Pick out each line containing the string "Blender".
## START TASK INPUT
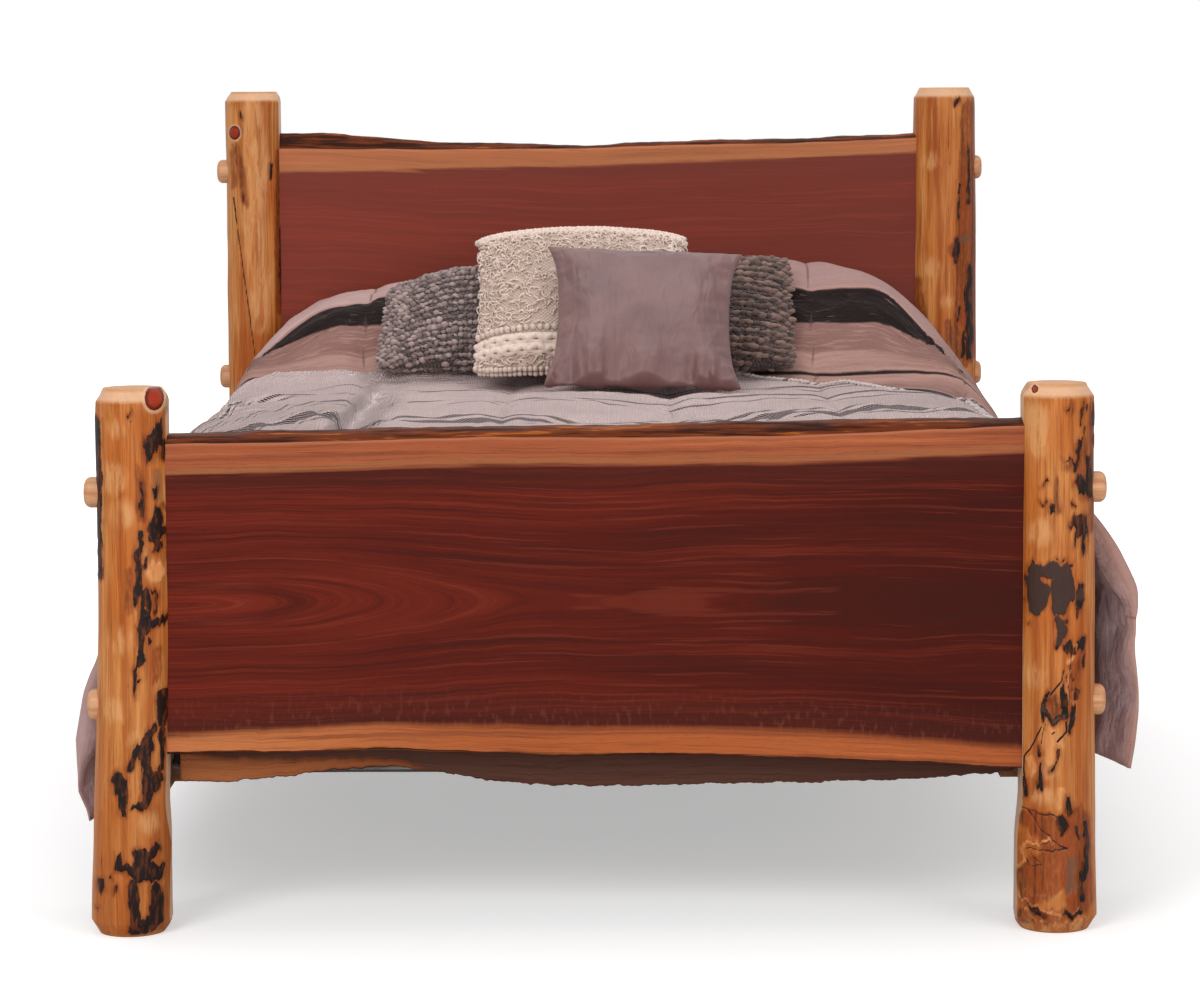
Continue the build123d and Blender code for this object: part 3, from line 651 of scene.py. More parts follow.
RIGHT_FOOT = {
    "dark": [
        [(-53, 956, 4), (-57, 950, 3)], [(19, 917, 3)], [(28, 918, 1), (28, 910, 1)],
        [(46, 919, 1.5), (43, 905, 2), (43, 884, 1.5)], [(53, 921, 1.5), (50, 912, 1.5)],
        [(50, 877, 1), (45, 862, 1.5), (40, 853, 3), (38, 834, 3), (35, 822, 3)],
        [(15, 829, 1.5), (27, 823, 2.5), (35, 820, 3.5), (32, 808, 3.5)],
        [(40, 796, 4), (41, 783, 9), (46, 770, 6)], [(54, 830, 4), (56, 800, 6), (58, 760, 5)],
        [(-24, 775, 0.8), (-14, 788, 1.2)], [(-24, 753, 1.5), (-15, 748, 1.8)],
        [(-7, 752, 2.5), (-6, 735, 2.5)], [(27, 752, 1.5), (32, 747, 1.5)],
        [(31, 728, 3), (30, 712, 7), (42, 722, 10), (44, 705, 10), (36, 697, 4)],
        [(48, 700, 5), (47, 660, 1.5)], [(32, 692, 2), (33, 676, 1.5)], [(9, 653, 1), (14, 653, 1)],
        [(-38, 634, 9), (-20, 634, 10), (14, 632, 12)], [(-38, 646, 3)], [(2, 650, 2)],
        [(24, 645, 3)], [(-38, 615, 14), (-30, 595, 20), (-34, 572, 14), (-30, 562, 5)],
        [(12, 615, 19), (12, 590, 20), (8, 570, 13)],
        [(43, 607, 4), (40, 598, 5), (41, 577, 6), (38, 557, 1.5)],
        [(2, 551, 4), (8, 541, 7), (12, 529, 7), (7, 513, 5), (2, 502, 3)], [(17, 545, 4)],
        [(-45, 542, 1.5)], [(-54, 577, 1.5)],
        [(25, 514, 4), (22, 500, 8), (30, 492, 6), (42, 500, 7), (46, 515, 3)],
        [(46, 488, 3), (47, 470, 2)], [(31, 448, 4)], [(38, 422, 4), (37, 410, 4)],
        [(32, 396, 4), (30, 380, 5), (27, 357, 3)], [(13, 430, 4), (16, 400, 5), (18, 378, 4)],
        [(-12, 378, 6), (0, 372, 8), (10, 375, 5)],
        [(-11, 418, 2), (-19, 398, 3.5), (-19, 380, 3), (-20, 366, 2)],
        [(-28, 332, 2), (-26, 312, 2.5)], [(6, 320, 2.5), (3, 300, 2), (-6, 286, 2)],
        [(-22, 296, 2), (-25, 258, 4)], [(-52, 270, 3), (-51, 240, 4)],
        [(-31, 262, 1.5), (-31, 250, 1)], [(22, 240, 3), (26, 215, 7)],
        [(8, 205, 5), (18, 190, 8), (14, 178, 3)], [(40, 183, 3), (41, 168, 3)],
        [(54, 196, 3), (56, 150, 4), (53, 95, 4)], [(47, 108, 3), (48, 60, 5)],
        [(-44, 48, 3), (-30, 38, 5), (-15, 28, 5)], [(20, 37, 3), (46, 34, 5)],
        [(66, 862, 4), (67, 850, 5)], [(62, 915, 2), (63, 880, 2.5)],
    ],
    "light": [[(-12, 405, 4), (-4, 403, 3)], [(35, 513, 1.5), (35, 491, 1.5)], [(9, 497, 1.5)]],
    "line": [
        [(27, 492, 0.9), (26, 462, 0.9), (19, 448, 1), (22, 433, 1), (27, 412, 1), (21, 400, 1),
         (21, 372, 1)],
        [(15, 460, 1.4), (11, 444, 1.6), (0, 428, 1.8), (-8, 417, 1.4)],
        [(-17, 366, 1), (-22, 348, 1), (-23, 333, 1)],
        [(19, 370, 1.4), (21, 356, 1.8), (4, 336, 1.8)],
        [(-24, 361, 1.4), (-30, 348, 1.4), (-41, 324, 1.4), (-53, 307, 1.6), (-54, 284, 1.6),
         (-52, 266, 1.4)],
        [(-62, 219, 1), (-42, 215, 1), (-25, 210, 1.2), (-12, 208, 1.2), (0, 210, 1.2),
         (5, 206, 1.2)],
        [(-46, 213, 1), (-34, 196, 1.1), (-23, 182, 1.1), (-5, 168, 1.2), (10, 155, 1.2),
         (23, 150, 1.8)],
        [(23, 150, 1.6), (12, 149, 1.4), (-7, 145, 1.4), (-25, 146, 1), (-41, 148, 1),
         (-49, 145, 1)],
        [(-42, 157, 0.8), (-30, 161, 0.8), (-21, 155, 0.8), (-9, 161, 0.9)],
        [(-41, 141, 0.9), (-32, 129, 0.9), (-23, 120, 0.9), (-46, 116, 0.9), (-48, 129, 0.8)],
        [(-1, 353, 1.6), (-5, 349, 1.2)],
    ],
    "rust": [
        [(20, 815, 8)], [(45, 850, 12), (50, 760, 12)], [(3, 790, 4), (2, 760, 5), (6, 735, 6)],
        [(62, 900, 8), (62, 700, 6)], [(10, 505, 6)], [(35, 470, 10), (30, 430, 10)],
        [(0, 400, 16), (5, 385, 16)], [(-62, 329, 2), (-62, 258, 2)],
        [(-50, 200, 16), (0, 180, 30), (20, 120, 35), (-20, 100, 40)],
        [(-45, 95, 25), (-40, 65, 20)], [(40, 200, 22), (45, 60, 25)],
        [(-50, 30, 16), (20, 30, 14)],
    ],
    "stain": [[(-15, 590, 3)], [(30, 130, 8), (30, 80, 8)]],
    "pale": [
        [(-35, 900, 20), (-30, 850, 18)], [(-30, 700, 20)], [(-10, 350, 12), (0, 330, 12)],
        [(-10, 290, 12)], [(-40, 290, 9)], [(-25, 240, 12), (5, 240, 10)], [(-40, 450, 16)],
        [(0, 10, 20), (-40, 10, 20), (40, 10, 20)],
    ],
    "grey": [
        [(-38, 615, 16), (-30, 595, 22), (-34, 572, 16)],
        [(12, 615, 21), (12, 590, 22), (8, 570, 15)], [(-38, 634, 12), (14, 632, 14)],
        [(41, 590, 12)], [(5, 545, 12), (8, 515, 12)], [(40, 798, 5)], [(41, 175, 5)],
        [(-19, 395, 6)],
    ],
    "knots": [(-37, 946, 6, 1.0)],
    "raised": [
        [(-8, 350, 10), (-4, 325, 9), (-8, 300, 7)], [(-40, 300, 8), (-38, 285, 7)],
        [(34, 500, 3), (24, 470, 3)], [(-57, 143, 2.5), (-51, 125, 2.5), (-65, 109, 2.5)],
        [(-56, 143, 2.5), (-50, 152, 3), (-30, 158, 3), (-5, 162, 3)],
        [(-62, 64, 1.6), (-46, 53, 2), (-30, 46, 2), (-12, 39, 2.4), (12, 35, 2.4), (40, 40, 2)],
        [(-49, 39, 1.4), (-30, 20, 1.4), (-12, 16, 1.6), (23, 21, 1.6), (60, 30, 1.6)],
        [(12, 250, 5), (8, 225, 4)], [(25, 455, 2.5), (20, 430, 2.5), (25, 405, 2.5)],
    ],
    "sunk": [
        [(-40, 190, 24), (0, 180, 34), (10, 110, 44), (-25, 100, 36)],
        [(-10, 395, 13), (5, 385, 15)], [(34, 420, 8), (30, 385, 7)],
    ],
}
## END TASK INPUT
## START TASK INPUT
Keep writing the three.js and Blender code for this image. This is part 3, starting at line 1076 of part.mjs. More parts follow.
## END TASK INPUT
ANSWER TO THIS TASK:
Continue the build123d and Blender code for this object: part 3, from line 651 of scene.py. More parts follow.
Keep writing the three.js and Blender code for this image. This is part 3, starting at line 1076 of part.mjs. More parts follow.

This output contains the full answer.